Princeton Global Science (PGS, available here http://princetonglobalscience.org) is a new initiative of Princeton University Press highlighting the work of our authors and their books in addressing the great scientific and technological issues alive in the world today.
On the first and fifteenth of each month we will be featuring on the Princeton Global Science blog a recent PUP author, book, series, or other publication that delivers an important message on scientific research, science policy, or the connection between science and culture.
Inspiring PGS are three separate but related factors:
First, as a publisher of science we are launching PGS in response to calls for greater science literacy both among the general public and in our schools and colleges.

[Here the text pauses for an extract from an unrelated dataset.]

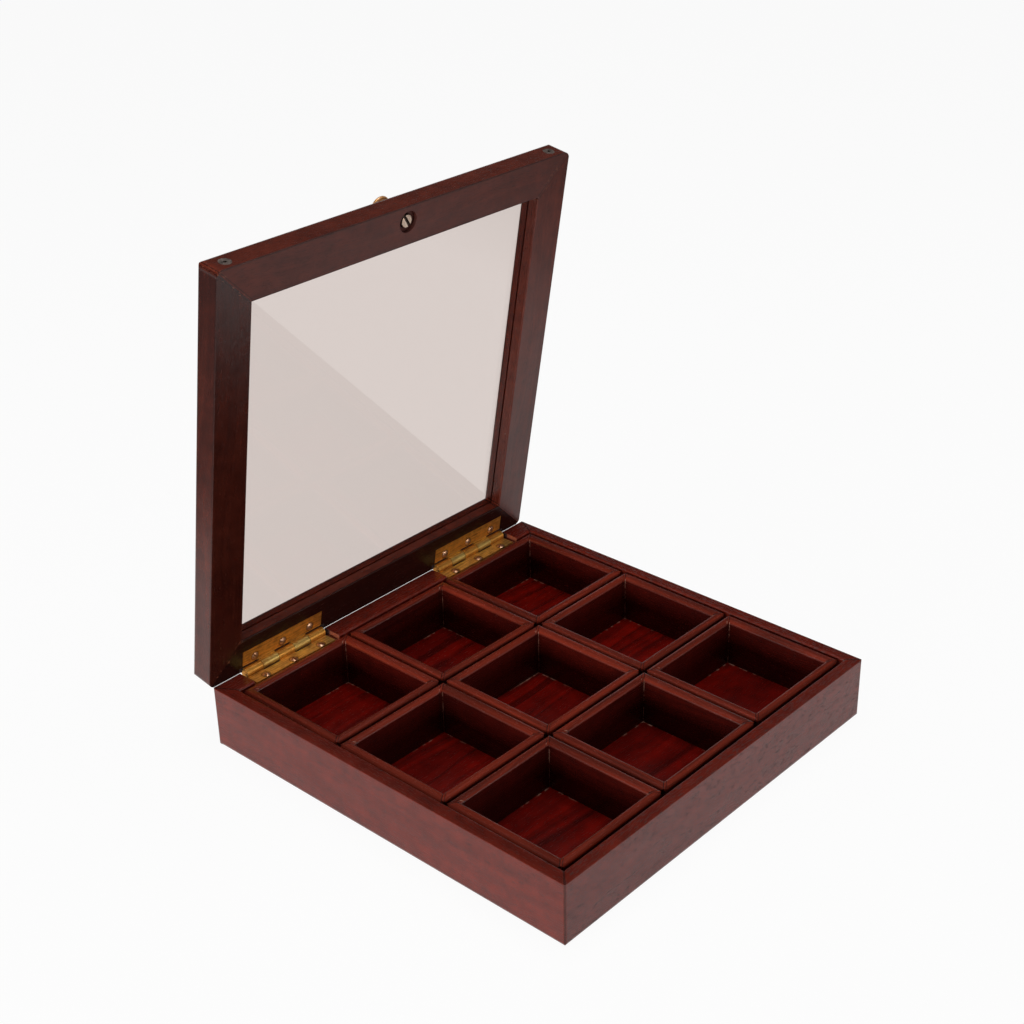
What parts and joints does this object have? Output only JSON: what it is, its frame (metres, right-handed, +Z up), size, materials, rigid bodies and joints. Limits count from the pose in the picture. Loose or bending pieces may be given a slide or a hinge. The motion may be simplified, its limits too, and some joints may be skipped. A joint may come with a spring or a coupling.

PGS will address the need to publicize news of the latest research initiatives conducted in society’s interest, the ongoing integration of the “two cultures” of scientific and humanistic knowledge, and the accelerating penetration of technological innovation in people’s lives and society. PGS will serve as a continuing narrative designed to engage these concerns over time.
Second, we see in PGS an opportunity to unite the full array of our science lists in a single venue for communicating what is new and important on these lists to our readers, reviewers, publishing partners, and to science educators and advocates all over the world. The Press has had a long, continuous, and distinguished history of publishing science since publication of Albert Einstein’s The Meaning of Relativity in 1922. Now, nearly a century later, we are distinctive among American university presses not only for publishing throughout the physical and biological sciences, natural history, mathematics, and cognitive science, but also for our social scientific investigations into science, history of science, and science and public policy. PGS provides us the opportunity to communicate the best of them, emphasizing the whole, not merely the sum of the parts.

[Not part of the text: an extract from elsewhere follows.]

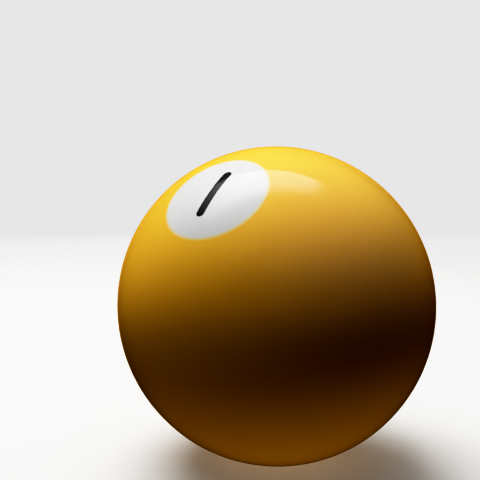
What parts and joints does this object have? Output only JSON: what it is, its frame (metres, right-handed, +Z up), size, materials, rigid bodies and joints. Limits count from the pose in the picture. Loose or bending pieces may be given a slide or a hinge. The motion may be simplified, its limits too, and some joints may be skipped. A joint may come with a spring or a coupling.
{
  "type": "numbered pool ball",
  "caption": "Solid yellow pool ball: a polished sphere with white number discs inlaid at both ends of its number axis, each holding a plain black stroke.",
  "frame": {"origin": "centre of the ball", "axes": "+Z up as the ball lies; the number axis is in the YZ plane, tilted 45 degrees from +Z, so the front disc faces -Y and up and the back disc faces +Y and down"},
  "size_m": [0.0572, 0.0572, 0.0572],
  "materials": {
    "body_resin": "solid golden yellow cast phenolic resin, polished to a high gloss",
    "disc_resin": "white cast phenolic resin, polished flush with the ball",
    "numeral_resin": "black cast phenolic resin, polished flush with its disc"
  },
  "bodies": {
    "root": {"ball_body": "body_resin", "number_disc_front": "disc_resin", "number_disc_back": "disc_resin", "numeral_front": "numeral_resin", "numeral_back": "numeral_resin"}
  },
  "joints": []
}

Third, the opportunity to reach our audience in countries all over the world is much greater than it has ever been, and we see PGS as a prime opportunity to transmit important information on science and related fields to those engaged in scientific research, education, and writing across the globe.
In the same spirit, we see PGS as a new and constructive element in enriching the greater conversation among our authors and editors as they engage with members of the science media, with booksellers and science policy professionals, and with educators, advocates, and students. We look forward to having members of each of these communities and beyond come to see PGS as a locus for engaging important new science ideas.
We hope you will join us in celebrating the launch of Princeton Global Science this month.